◆ **Aim**
Stop after the line containing "bay_pitch = 55.7; // [50:0.1:90]": print each line exactly from the first line of the listing up to that point.

— begin —

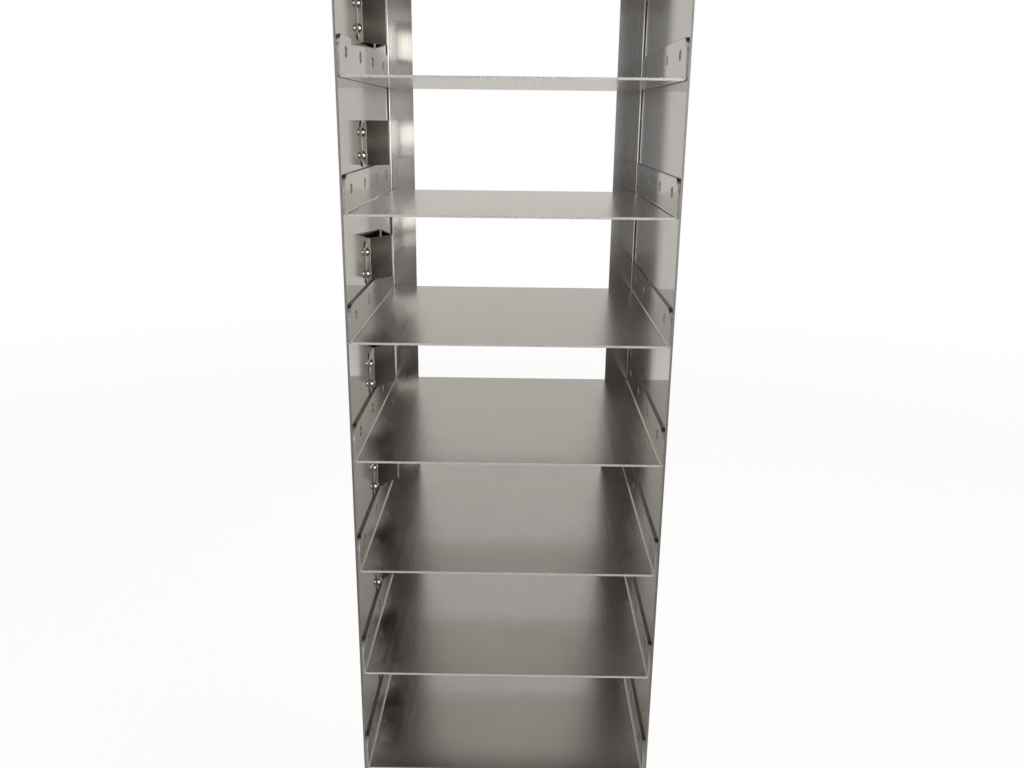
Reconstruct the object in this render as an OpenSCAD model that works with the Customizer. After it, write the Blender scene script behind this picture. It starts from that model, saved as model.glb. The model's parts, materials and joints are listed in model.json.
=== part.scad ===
// Vertical storage rack for a chest freezer: two folded side panels, a stack of
// folded trays spot-welded between them, a bowed spring clip riveted to the left
// wall of every bay, and a folding wire bail on top.
// The rack stands on z = 0, centred on x = 0 and y = 0, with its open front facing -y.

/* [Rack] */
// Outside width across the two side panels
rack_w = 143; // [132:1:190]
// Outside depth, from the panels' front edges to the back of their rear flanges
rack_d = 142; // [132:1:190]
// Number of bays
bays = 12; // [4:1:14]
// Height from one tray to the next
bay_pitch = 55.7; // [50:0.1:90]

/* [Sheet] */
// Thickness of the panel sheet
panel_t = 1; // [0.8:0.1:1.5]
// Thickness of the tray sheet
tray_t = 1; // [0.8:0.1:1.5]

/* [Side panels] */
// Outside width of each panel's rear flange
rear_flange_w = 15; // [10:0.5:22]
// Radius of each panel's two front corners
panel_corner_r = 6; // [2:0.5:12]
// Inside radius of each panel's rear fold
panel_fold_r = 1.2; // [0.8:0.1:2.5]

/* [Trays] */
// Outside height of each tray's side flanges
tray_flange_h = 17; // [15:0.5:20]
// Radius of each side flange's front corner
tray_corner_r = 7; // [3:0.5:10]
// How far each tray's front edge sits behind the panels' front edges
tray_inset = 1; // [0.5:0.5:6]
// Inside radius of each tray's two folds
tray_fold_r = 0.7; // [0.5:0.1:2]
// Gap between each side flange's rear end and the start of the panel's fold
tray_fold_gap = 1.3; // [0.5:0.1:4]

/* [Spot welds] */
// Number of spot welds along each flange
weld_n = 4; // [2:1:6]
// Distance from the tray's front edge to the first weld
weld_first = 14.5; // [9:0.5:20]
// Distance from one weld to the next
weld_pitch = 35; // [12:0.5:38]
// Height of the welds above the tray's floor
weld_h = 9.5; // [6:0.5:11]
// Diameter of the dimple that each weld leaves
weld_d = 4; // [2:0.5:5]
// Depth of that dimple
weld_sink = 0.15; // [0.1:0.05:0.3]

/* [Spring clips] */
// Thickness of the spring strip
clip_t = 0.5; // [0.3:0.05:0.8]
// Height of the strip
clip_w = 21; // [14:0.5:30]
// Distance from the panel's front edge to the clip's front edge
clip_setback = 48; // [30:0.5:60]
// Length of the flat tab that is riveted to the panel
clip_tab = 14; // [12:0.5:20]
// Distance from the clip's front edge to its crest
clip_crest = 28; // [25:0.5:36]
// Height of the crest's fold lines above the panel
clip_fold_h = 9.9; // [7:0.1:13]
// Distance from the clip's front edge to the foot of its rear leg
clip_foot = 51; // [45:0.5:60]
// Length of the toe behind the foot
clip_toe = 2.5; // [1.5:0.5:5]
// Gap between the toe and the panel
clip_gap = 0.4; // [0.2:0.1:1]
// Inside radius of the fold behind the tab
clip_heel_r = 0.8; // [0.4:0.1:4]
// Inside radius of the crest
clip_crest_r = 3; // [1.5:0.5:5]
// Inside radius of the fold at the toe
clip_toe_r = 2; // [1:0.5:4]
// Radius of the tab's two front corners
clip_corner_r = 4; // [1:0.5:6]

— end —

◆ **Exercise result**
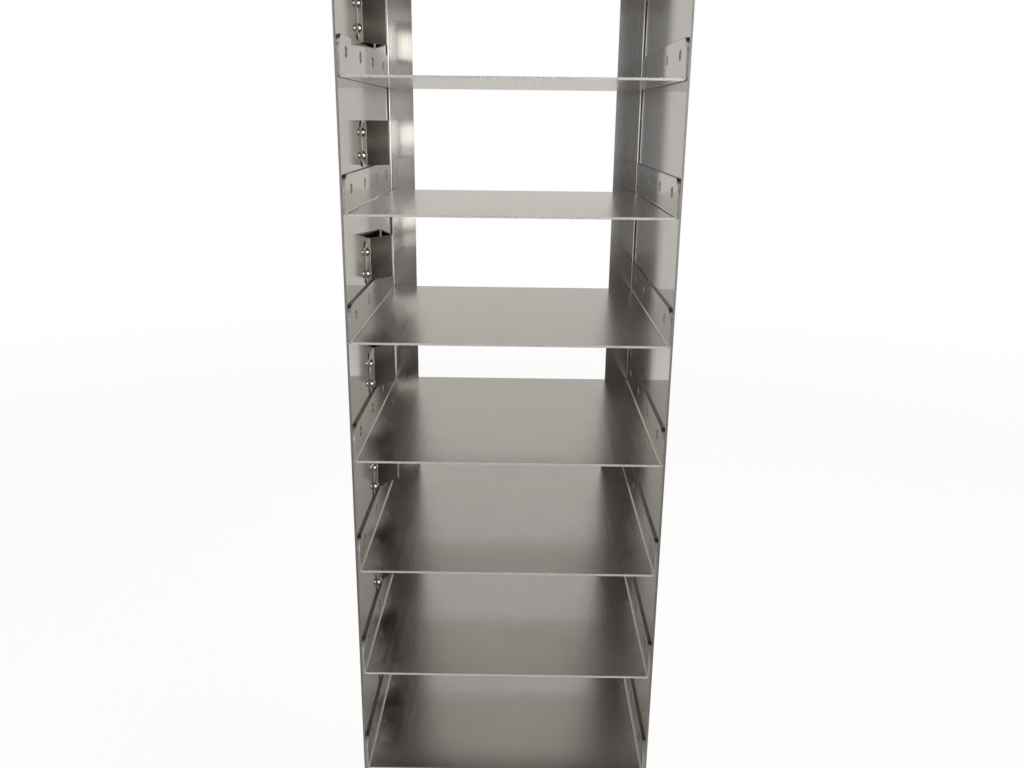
Reconstruct the object in this render as an OpenSCAD model that works with the Customizer. After it, write the Blender scene script behind this picture. It starts from that model, saved as model.glb. The model's parts, materials and joints are listed in model.json.
=== part.scad ===
// Vertical storage rack for a chest freezer: two folded side panels, a stack of
// folded trays spot-welded between them, a bowed spring clip riveted to the left
// wall of every bay, and a folding wire bail on top.
// The rack stands on z = 0, centred on x = 0 and y = 0, with its open front facing -y.

/* [Rack] */
// Outside width across the two side panels
rack_w = 143; // [132:1:190]
// Outside depth, from the panels' front edges to the back of their rear flanges
rack_d = 142; // [132:1:190]
// Number of bays
bays = 12; // [4:1:14]
// Height from one tray to the next
bay_pitch = 55.7; // [50:0.1:90]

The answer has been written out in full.